Jul 11, 2010 00:09
I guess I should start with Sam since he was a big part of my life then and still is somewhat now. We dated for three years.. from my sophomore year (September 16, 2006) to half way through my 5th year (November 18th, 2009) in college. I have loved and I still love this boy like crazy, even though my mom tells me that it wasn't love but crazy infatuation. Perhaps this is so. I am no expert in love but to me that was definitely love. I would do anything for him and I did.
We broke up a total of five times where four he dumped me and one I dumped him. The first time he broke up with me was before my 20th birthday. It was horrible like any other break up...I cried so much and somehow, I think, I manipulated him to get back together. And so we were together again for the next six months. This time I was the one who broke up with him. I broke up with him because for Ryan which is another story of its own.
Two days later after I broke with Sam, I begged him yet again to take me back and he did. We stayed together for another six months and he broke up with me again. I think it was October 2008 when that happened. For the same reasons as before... "I'm not ready for a serious commitment and I can't promise you that so I think it's better we break it off." We stayed broken up for a week before we got back together and I don't remember who asked who to come back at this point.

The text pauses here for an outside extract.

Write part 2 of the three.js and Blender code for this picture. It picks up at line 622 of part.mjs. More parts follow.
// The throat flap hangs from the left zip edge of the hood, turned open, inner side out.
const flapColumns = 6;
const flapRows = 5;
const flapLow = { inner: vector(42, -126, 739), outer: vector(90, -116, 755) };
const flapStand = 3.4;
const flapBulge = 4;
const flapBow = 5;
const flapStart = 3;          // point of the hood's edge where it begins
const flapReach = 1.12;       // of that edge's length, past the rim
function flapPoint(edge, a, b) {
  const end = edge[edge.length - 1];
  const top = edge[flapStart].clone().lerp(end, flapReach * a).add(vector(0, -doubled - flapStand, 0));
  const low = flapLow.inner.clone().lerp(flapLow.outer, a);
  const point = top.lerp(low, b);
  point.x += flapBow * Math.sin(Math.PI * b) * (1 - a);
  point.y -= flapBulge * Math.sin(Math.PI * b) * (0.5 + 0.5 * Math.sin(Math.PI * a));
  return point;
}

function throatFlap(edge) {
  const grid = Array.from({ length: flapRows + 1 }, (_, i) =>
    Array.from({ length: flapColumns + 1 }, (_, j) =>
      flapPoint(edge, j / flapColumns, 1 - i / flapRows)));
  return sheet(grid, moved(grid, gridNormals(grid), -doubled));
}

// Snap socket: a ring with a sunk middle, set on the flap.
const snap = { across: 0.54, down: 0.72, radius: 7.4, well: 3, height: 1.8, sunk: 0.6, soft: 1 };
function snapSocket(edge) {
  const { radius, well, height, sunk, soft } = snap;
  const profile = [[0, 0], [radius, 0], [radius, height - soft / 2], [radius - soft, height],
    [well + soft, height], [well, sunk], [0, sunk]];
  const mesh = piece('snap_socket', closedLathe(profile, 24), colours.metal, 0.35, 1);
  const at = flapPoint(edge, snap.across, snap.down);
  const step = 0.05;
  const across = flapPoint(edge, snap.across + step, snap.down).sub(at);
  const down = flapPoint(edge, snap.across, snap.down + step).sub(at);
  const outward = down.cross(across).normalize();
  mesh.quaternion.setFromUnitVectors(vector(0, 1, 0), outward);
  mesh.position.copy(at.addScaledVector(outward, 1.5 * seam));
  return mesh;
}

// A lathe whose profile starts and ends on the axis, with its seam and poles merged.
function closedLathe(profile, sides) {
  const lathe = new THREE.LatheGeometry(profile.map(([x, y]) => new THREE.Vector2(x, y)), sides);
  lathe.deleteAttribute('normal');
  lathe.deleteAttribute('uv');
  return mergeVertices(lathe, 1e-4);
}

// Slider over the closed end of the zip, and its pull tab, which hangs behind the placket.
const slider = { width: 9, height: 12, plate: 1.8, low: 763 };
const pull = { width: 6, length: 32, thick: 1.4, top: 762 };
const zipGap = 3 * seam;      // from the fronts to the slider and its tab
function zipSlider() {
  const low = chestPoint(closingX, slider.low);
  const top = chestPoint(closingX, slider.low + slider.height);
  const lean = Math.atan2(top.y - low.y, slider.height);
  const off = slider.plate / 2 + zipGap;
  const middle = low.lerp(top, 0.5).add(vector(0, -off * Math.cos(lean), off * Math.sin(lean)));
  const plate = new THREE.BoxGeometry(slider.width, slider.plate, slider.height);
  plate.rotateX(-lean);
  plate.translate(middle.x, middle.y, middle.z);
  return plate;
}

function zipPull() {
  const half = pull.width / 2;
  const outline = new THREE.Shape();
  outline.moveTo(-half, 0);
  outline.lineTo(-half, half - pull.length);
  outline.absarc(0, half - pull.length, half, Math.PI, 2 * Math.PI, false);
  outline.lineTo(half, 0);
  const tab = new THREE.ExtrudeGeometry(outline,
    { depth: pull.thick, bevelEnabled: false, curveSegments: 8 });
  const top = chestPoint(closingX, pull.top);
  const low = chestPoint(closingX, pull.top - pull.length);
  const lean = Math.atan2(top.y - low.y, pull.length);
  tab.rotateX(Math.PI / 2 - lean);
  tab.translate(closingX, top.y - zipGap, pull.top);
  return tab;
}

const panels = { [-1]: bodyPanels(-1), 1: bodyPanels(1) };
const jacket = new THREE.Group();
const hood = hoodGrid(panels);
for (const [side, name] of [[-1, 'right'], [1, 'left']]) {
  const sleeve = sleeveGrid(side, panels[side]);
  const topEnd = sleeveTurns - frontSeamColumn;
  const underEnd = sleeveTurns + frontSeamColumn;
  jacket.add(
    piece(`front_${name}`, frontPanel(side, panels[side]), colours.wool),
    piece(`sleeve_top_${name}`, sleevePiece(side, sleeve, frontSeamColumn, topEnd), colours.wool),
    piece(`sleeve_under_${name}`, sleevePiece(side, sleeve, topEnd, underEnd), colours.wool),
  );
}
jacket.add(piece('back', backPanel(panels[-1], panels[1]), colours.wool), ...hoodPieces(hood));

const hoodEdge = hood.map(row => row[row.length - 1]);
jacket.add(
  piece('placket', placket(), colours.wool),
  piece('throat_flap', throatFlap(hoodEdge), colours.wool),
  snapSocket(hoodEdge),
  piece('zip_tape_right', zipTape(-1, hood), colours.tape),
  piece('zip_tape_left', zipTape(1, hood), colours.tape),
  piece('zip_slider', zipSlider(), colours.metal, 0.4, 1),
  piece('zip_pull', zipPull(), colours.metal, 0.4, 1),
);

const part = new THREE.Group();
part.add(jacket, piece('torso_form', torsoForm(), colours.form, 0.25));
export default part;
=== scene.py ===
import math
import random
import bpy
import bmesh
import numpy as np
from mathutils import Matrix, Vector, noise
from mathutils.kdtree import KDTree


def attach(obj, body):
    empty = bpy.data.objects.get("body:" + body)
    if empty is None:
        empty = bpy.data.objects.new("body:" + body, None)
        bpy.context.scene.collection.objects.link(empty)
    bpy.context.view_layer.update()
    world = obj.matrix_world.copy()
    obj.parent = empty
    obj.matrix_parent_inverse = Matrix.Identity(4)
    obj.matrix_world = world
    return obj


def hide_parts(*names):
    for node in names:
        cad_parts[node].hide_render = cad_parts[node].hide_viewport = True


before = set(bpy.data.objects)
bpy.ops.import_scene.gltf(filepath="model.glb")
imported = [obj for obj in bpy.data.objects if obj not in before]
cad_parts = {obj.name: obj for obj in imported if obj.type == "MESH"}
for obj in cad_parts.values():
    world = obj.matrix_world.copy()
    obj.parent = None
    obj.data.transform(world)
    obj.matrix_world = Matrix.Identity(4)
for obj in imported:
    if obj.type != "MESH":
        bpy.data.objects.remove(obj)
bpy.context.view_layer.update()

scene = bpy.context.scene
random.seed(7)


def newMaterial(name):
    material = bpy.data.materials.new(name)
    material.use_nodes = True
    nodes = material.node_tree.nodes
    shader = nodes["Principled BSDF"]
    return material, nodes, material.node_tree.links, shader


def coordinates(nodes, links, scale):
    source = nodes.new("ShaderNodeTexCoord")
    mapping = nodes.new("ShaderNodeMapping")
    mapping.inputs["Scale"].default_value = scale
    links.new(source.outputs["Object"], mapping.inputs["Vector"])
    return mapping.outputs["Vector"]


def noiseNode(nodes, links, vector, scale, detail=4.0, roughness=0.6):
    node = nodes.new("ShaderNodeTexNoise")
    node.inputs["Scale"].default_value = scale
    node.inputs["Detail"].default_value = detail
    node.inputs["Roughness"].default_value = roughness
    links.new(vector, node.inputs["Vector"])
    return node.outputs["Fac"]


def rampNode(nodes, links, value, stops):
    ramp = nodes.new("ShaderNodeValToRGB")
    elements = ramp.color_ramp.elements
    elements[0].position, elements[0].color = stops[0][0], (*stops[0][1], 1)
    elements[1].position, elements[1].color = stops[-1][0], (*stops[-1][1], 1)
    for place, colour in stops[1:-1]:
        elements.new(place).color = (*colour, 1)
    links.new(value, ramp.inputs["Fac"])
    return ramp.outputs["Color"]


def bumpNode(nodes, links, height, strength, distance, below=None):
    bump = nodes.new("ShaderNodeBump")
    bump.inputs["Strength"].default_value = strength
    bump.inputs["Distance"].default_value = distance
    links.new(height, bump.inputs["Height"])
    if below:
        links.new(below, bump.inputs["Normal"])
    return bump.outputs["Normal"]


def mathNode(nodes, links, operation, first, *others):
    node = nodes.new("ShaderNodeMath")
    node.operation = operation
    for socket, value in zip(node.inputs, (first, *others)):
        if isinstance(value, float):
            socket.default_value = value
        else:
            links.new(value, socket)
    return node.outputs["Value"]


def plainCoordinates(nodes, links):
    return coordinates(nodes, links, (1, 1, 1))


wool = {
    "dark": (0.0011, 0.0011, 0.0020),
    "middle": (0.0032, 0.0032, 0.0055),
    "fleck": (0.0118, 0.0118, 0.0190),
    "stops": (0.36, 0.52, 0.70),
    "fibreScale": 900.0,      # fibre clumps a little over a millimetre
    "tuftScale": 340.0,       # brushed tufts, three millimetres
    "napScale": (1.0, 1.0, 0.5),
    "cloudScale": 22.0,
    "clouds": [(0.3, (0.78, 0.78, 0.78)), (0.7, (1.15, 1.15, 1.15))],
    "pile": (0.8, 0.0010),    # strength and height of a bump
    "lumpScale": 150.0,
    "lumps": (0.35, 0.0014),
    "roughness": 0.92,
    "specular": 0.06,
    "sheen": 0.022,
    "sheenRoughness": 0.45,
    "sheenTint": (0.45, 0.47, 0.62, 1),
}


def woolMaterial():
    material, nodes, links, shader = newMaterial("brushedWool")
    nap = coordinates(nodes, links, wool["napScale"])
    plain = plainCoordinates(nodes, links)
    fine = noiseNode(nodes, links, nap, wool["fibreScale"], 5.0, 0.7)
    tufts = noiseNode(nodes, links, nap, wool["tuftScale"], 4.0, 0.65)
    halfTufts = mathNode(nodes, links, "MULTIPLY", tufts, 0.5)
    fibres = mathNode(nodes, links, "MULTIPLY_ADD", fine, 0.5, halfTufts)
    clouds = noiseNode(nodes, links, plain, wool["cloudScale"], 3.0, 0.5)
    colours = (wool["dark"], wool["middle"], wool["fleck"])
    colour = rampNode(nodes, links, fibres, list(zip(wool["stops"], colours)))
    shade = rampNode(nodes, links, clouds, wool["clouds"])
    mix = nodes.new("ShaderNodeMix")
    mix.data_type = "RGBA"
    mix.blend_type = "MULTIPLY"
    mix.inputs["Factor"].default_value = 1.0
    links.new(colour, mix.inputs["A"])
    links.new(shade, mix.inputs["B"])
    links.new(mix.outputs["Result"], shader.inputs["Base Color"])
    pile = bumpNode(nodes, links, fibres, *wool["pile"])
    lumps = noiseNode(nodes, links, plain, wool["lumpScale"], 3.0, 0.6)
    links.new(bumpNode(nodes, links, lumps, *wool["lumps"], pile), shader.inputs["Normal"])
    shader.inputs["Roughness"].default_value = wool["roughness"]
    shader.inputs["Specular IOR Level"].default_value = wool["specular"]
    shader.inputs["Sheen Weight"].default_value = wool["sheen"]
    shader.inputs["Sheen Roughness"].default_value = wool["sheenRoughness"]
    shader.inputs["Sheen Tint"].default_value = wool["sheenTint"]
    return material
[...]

Three month after (January 2009) Sam and I broke up yet again..the fourth time. This break up was quite different than the other break ups. One difference was that I knew he was going to break up with. Sam had been distant for weeks so I guessed that at some point he would break up with me. Two when he broke up with me it hurt ten times more than all the other times. Three I made a vow to myself that no matter what happened I would not go back to him or talk him into coming back. And so because of this vow it seemed that this break up would be the last of it. Then Superbowl weekend came along and changed everything. Superbowl weekend was the first time since Sam and I broke up that we saw each other. I ended up flirting with someone at the party and Sam got extremely pissed off. He got so jealous and pissed off that he send my friend (who he didn't know that well) a facebook message about how a slut I was! The next day of course he apologized and began to call me. He called me and begged me to be with him; saying that things would be different this time since he realized he couldn't be without me. And that is when I broke my vow, which at the moment I deeply regret of breaking it. I went back to him yet again because I loved him and it hurt too much to be without him, even though by this point I was doing a great job at moving on.